Southwark Council spent £14,000 trying to stop family moving into a bigger house

A South London council spent £14,000 on a failed high court battle to stop a family-of-four living in a studio flat from getting a bigger house. A judge overturned Southwark Council’s decision to refuse to give the family a higher priority for rehousing in May.

The local authority revealed it squandered £14,124 in legal fees unsuccessfully trying to claim the family’s overcrowded housing situation was a deliberate act. The figure came to light following a question by Southwark’s Lib Dem group to the Labour-run council, reports the Local Democracy Reporting Service.

Milton Laines Roman, his wife Celia and two teenage children had been living in a cramped studio flat for five years. Mr Roman asked the council to place the family in a higher band for council housing because of the size of their flat, but Southwark refused and tried to claim their overcrowding was deliberate.
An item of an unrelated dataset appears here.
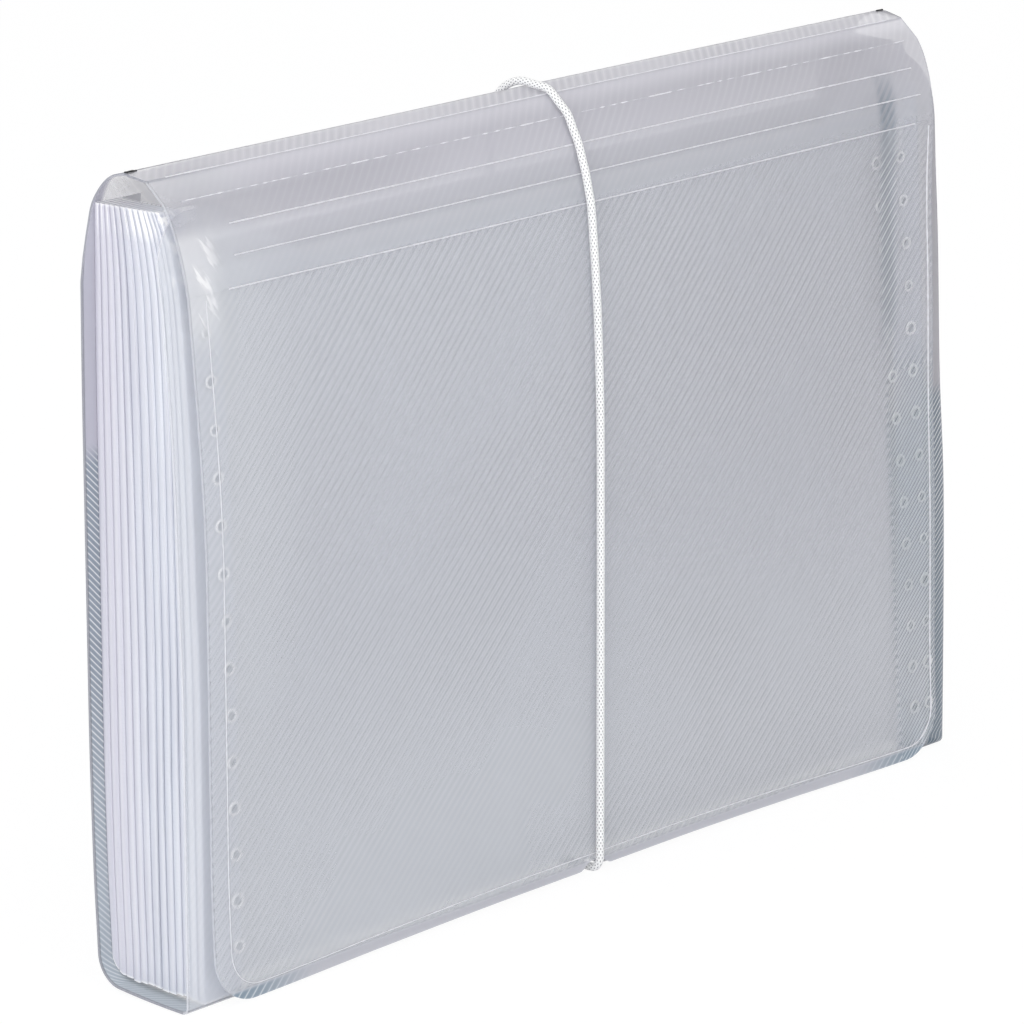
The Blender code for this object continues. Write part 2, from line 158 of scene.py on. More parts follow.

A high court judge dismissed the council’s decision in May, ruling that the family were unlawfully excluded by Southwark after it refused to place them on the priority housing list. In a judgement, Mr Justice Lang said: “At that time he [Mr Roman] obtained for himself and his family the best accommodation which he could afford. He did not take it with any thought of improving his position on the register, a possibility of which at the time he had no knowledge.
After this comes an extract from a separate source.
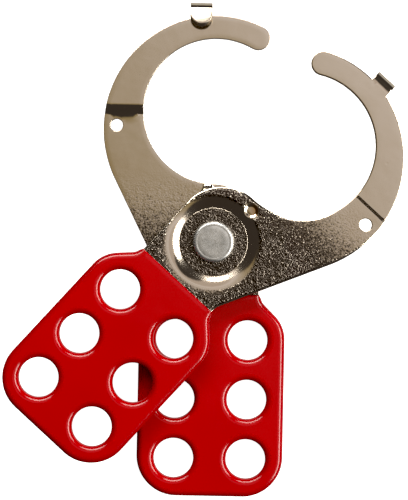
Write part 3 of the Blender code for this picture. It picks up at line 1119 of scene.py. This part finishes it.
def studio_world():
    """A warm cloud overhead, leaning to the upper right with a bite out of its far end, between dark walls.

    Below the horizon on the same side is a pale table.
    """
    world = bpy.data.worlds.new("studio")
    bpy.context.scene.world = world
    shading = Shading(world)
    bearing = radians(CLOUD_BEARING)
    direction = shading.node("ShaderNodeTexCoord", "Generated", {})
    along = shading.dot(direction, (cos(bearing), sin(bearing), 0.0))
    across = shading.dot(direction, (-sin(bearing), cos(bearing), 0.0))
    upward = shading.dot(direction, (0.0, 0.0, 1.0))
    lengthwise = (along - CLOUD_CENTRE) * (1 / CLOUD_HALF_LENGTH)
    crosswise = across * (1 / CLOUD_HALF_WIDTH)
    oval = shading.between(lengthwise * lengthwise + crosswise * crosswise, 1.3, 0.8)
    bite = shading.between(along - shading.size(across) * 0.8, 0.28, 0.4)
    cloud = oval * shading.between(upward, 0.2, 0.5) * (1.0 - bite)
    table = shading.between(upward, sin(radians(TABLE_TOP)), sin(radians(TABLE_BOTTOM)))
    table = table * shading.between(along, -0.3, 0.3)
    tone = shading.mixed(shading.between(along, -0.1, 0.3), CLOUD_DEEP, CLOUD_BRIGHT)
    tone = shading.mixed(shading.between(along, 0.1, 0.25), tone, CLOUD_FAR)
    surroundings = shading.mixed(table, WALLS, TABLE)
    background = shading.tree.nodes["Background"]
    shading.fill(background, {"Color": shading.mixed(cloud, surroundings, tone), "Strength": 1.0})


def add_floor(colour):
    """A plain square floor just under the hasp, left out of its reflections."""
    corners = [(x * FLOOR_HALF, y * FLOOR_HALF, cad_low.z - FLOOR_GAP) for x, y in FLOOR_CORNERS]
    mesh = bpy.data.meshes.new("floor")
    mesh.from_pydata(corners, [], [(0, 1, 2, 3)])
    floor = bpy.data.objects.new("floor", mesh)
    bpy.context.scene.collection.objects.link(floor)
    finish, shading, shader = principled("floor_white", Roughness=1.0)
    shading.fill(
        shader,
        {"Base Color": (*colour, 1.0), "Emission Color": (*colour, 1.0), "Emission Strength": 1.0},
    )
    mesh.materials.append(finish)
    floor.visible_glossy = False
    floor.visible_diffuse = False


def add_camera(settings):
    """A camera that looks straight down, turned a little about its own axis."""
    camera = bpy.data.objects.new("camera", bpy.data.cameras.new("camera"))
    bpy.context.scene.collection.objects.link(camera)
    camera.location = (*CAMERA_SHIFT, MIDDLE_Z * MM + settings.camera_height)
    camera.rotation_euler = (0, 0, radians(CAMERA_ROLL))
    camera.data.sensor_width = SENSOR
    camera.data.lens = SENSOR * settings.camera_height / settings.view_height
    camera.data.clip_start = CAMERA_CLIP
    bpy.context.scene.camera = camera


def add_soft_light(name, bearing, from_zenith, size, power):
    """A rectangular light on a dome round the object, facing its middle."""
    light = bpy.data.lights.new(name, "AREA")
    light.shape = "RECTANGLE"
    light.size, light.size_y = size
    light.energy = power
    light.color = LIGHT_COLOUR
    lamp = bpy.data.objects.new(name, light)
    bpy.context.scene.collection.objects.link(lamp)
    turn = Matrix.Rotation(radians(bearing - 90.0), 4, "Z")
    lean = Matrix.Rotation(-radians(from_zenith), 4, "X")
    lamp.matrix_world = turn @ lean @ Matrix.Translation((0, 0, LIGHT_DISTANCE))


class HASP_OT_stage(bpy.types.Operator):
    """Makes the floor, the camera and the lights"""

    bl_idname = "hasp.stage"
    bl_label = "Stage"

    def execute(self, context):
        settings = context.scene.hasp_stage
        view = context.scene.view_settings
        view.view_transform = "Standard"
        view.use_curve_mapping = True
        view.curve_mapping.black_level = (BLACK_LEVEL,) * 3
        view.curve_mapping.update()
        studio_world()
        add_floor(settings.floor)
        add_camera(settings)
        for name, bearing, from_zenith, size in SOFT_LIGHTS:
            power = settings.side_light if name == "side_light" else settings.top_light
            add_soft_light(name, bearing, from_zenith, size, power)
        return {"FINISHED"}


STEPS = (HASP_OT_jaw_plates, HASP_OT_handle_coatings, HASP_OT_pivot_rivet, HASP_OT_stage)


class HASP_PT_panel(bpy.types.Panel):
    """Lists the hasp's sizes, colours and steps"""

    bl_idname = "HASP_PT_panel"
    bl_label = "Lockout hasp"
    bl_space_type = "VIEW_3D"
    bl_region_type = "UI"
    bl_category = "Hasp"

    def draw(self, context):
        for name in SETTINGS:
            box = self.layout.box()
            settings = getattr(context.scene, name)
            for row in settings.bl_rna.properties.keys():
                if row not in ("rna_type", "name"):
                    box.prop(settings, row)
        for step in STEPS:
            self.layout.operator(step.bl_idname)


SETTINGS = {
    "hasp_plate": PlateSettings,
    "hasp_coating": CoatingSettings,
    "hasp_rivet": RivetSettings,
    "hasp_stage": StageSettings,
}
CLASSES = (*SETTINGS.values(), *STEPS, HASP_PT_panel)


def register():
    for made in CLASSES:
        bpy.utils.register_class(made)
    for name, group in SETTINGS.items():
        setattr(bpy.types.Scene, name, PointerProperty(type=group))


def unregister():
    for name in SETTINGS:
        delattr(bpy.types.Scene, name)
    for made in reversed(CLASSES):
        bpy.utils.unregister_class(made)


def main():
    register()
    bpy.ops.hasp.jaw_plates()
    bpy.ops.hasp.handle_coatings()
    bpy.ops.hasp.pivot_rivet()
    bpy.ops.hasp.stage()


if __name__ == "__main__":
    main()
“[The] council’s approach leads to some odd, or even perverse, consequences. It means that an applicant who acts reasonably in taking the most suitable accommodation for his family that he can afford disqualifies himself from priority once his children grow to an age which renders that accommodation statutorily overcrowded.”
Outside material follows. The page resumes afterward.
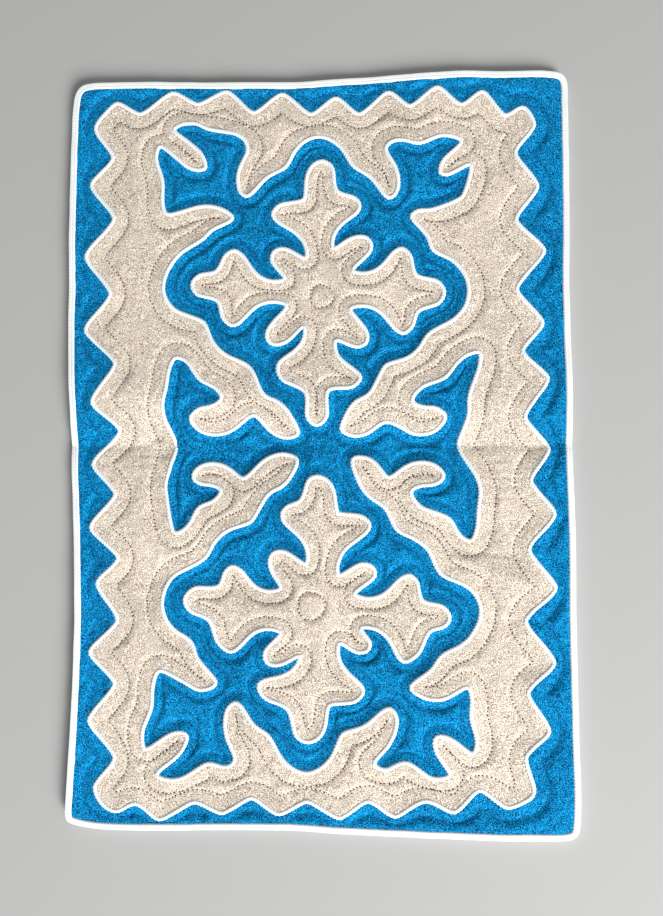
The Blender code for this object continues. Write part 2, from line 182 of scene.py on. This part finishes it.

The council’s final legal bill could end up even bigger than £14,000 as it is responsible for paying 90% of Mr Roman’s legal bills. In its response to the Lib Dems’ question, Southwark Council also revealed it had rejected 44 families’ requests for band one priority since 2019 by claiming overcrowding was deliberate.

Campaign group Housing Action Southwark and Lambeth took on the case for the family having successfully overturned a similar decision at the Court of Appeal previously. Milton and his family moved into a new home on July 4 after having their bid for a home accepted.

Cllr Victor Chamberlain, Southwark Liberal Democrat group leader, said: “Southwark Labour has been heartless in its attempts to repeatedly and wrongfully claim that people are overcrowding their properties as a ‘deliberate act’ […] This council should be getting on with building social housing and do what it can to stem the huge increase in empty council homes happening under its watch, instead.”

In May, Southwark Council apologised to the family. Councillor Darren Merrill, cabinet member for council homes and homelessness said: “The judge ruled that the council was wrong to assess the family as deliberately overcrowding themselves. We respect the decision of the court and we are carefully reviewing the judgement. We should not have described them as deliberately overcrowded, and we are sorry we got this wrong.”